To: Patrick E.McDaniel who wrote (156769)5/5/2000 8:20:00 AM
From: Sig  Read Replies (2) | Respond to of 176387
 
Morning Pat:
Tis a sad day for the world when the the American worker
has been so productive as to receive a 2%+ raise which may amount to 1% after taxes.
This requires immediate and drastic action by the Fed reserve board to raise rates and thus put move prices of new homes and cars and travel out of reach of those people.
At the same time kill the stock market so they can't get out of a rut thru investments. Keep them glued to the drawing board or serving fast food at MCD.s
Then destroy Msft so their employees( millionaires thru stock options) will not have to pay up to 30% taxes.
So next April, with a marvelously reduced tax income,
the government can move the tax burden where it properly belongs- back onto the backs of the working poor.
In past years Dell had enough income so they could buy back all the shares in a 5 year period. In the end the
total buyback program amounted to 1 billion shares with
about 178 mm to go.
I wish that Mickie would now do that again, that is to
implement a new buy-back program of 2 bil shs.( no need to mess around, I think the old 1 bil was a record).
For earnings IMO Dell has been within 2 cents of the estimates for around 25 consequetive quarters now. A miracle in itself...(G)
Sig




To: Patrick E.McDaniel who wrote (156769)5/5/2000 10:26:00 AM
From: kemble s. matter  Read Replies (1) | Respond to of 176387
 
Patrick,
Hi!!

RE: Kemble, The company also said it would supply U.S.-based Dell Computers (NasdaqNM:DELL - news) with Swedish telecoms group Ericsson's Bluetooth wireless technology, which enables mobile phones and computers to communicate remotely.

biz.yahoo.com

Bluetooth wireless technology facilitates real-time voice and data transmissions, which makes it possible to connect any portable and stationary communication device as easily as switching on the lights.
You can, for instance, surf the Internet and send e-mails on your portable PC or notebook regardless of whether you are wirelessly connected through a mobile phone or through a wire-bound connection (PSTN, ISDN, LAN, xDSL).

bluetooth.ericsson.se

It must have been 14-18 months ago that we started chatting about this possibility....So, nice to now see some of the ideas you had coming forth here...DELL is in the hunt for hooking the world up...So, much for a slowdown in sales huh? :o)

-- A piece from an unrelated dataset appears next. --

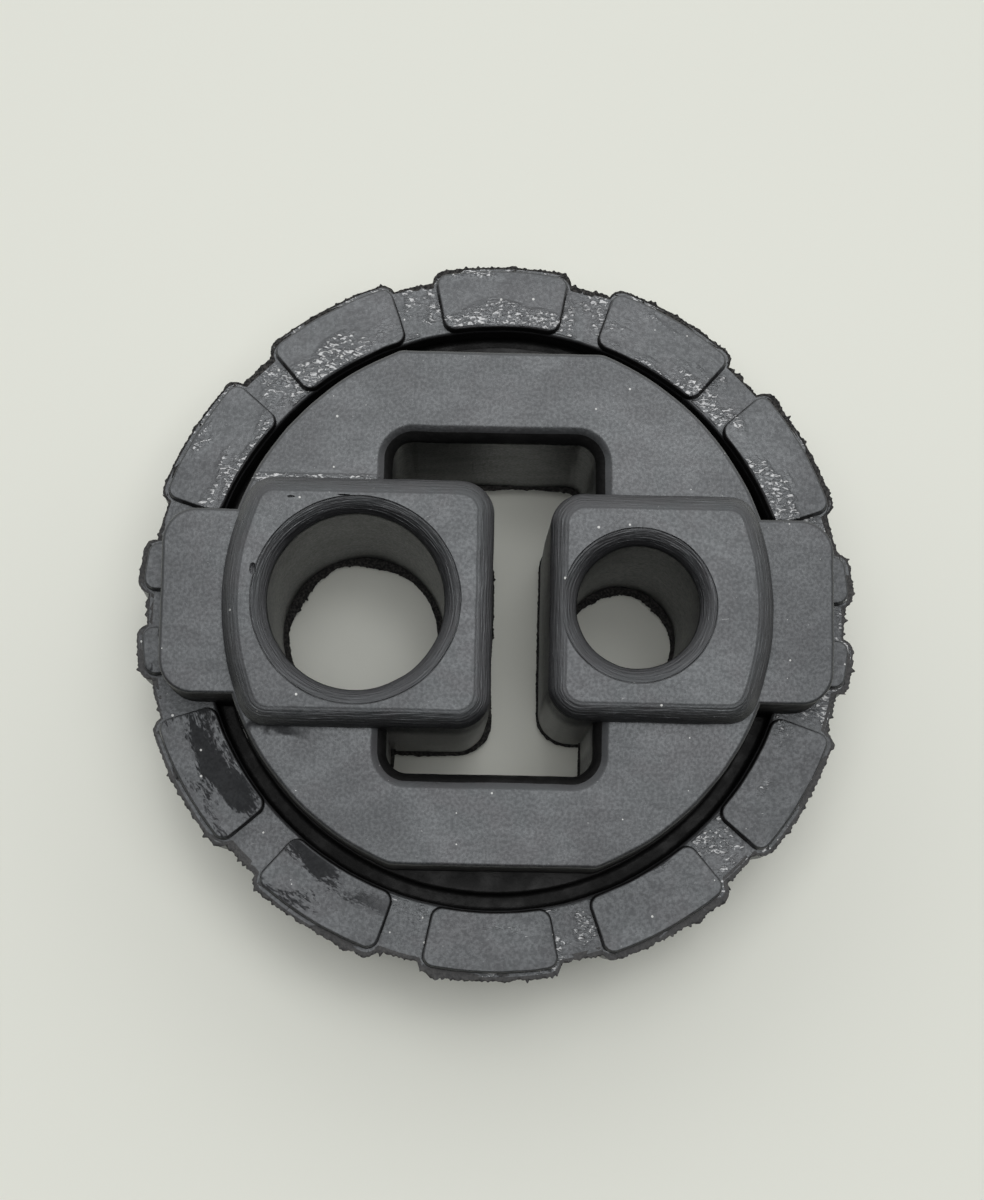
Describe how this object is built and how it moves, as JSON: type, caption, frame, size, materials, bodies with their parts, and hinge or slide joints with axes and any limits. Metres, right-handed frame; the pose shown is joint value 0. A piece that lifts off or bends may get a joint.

"SOON THERE WILL BE NO SUCH THING AS A BUSINESS AWAY FROM A BUSINESS"...

Best, Kemble



To: Patrick E.McDaniel who wrote (156769)5/5/2000 12:06:00 PM
From: calgal  Respond to of 176387
 
Hi Pat! European PC Shipments Rise 5.6% in the First Quarter: Dataquest

quote.bloomberg.com

London, May 5 (Bloomberg) -- European personal computer
shipments rose 5.6 percent in the first quarter from the same
period a year ago, although fewer people bought desktop computers
in the region.

European PC shipments reached 7.5 million units, up from 7.1
million a year earlier, according to Dataquest Inc., a unit of
Stamford, Connecticut-based Gartner Group Inc. Still, desktop
shipments in the first quarter grew less than 1 percent over
shipments a year ago.
``A failure in the deskbound growth rates has damped the
whole market down,'' said Howard Seabrook, a Dataquest analyst.
``However in contrast mobile computer shipments grew 38 percent in
the first quarter, a performance hampered by lack of supply rather
than lack of demand.''

Compaq Computer Corp. led with 14 percent of the market in
the first quarter, while Hewlett-Packard Co. and Dell Computer
Corp., the world's largest direct PC seller, were the only
computer makers among the top five who increased market share.
Dell increased its market share to 9.1 percent, taking the third
spot, while HP increased its share to 6.9 percent.

Germany continued to lead the region with shipments of 1.7
million units -- a 5.3 percent increase from the same period last
year. The U.K. followed with 1.5 million units, 8.9 percent more
than a year ago.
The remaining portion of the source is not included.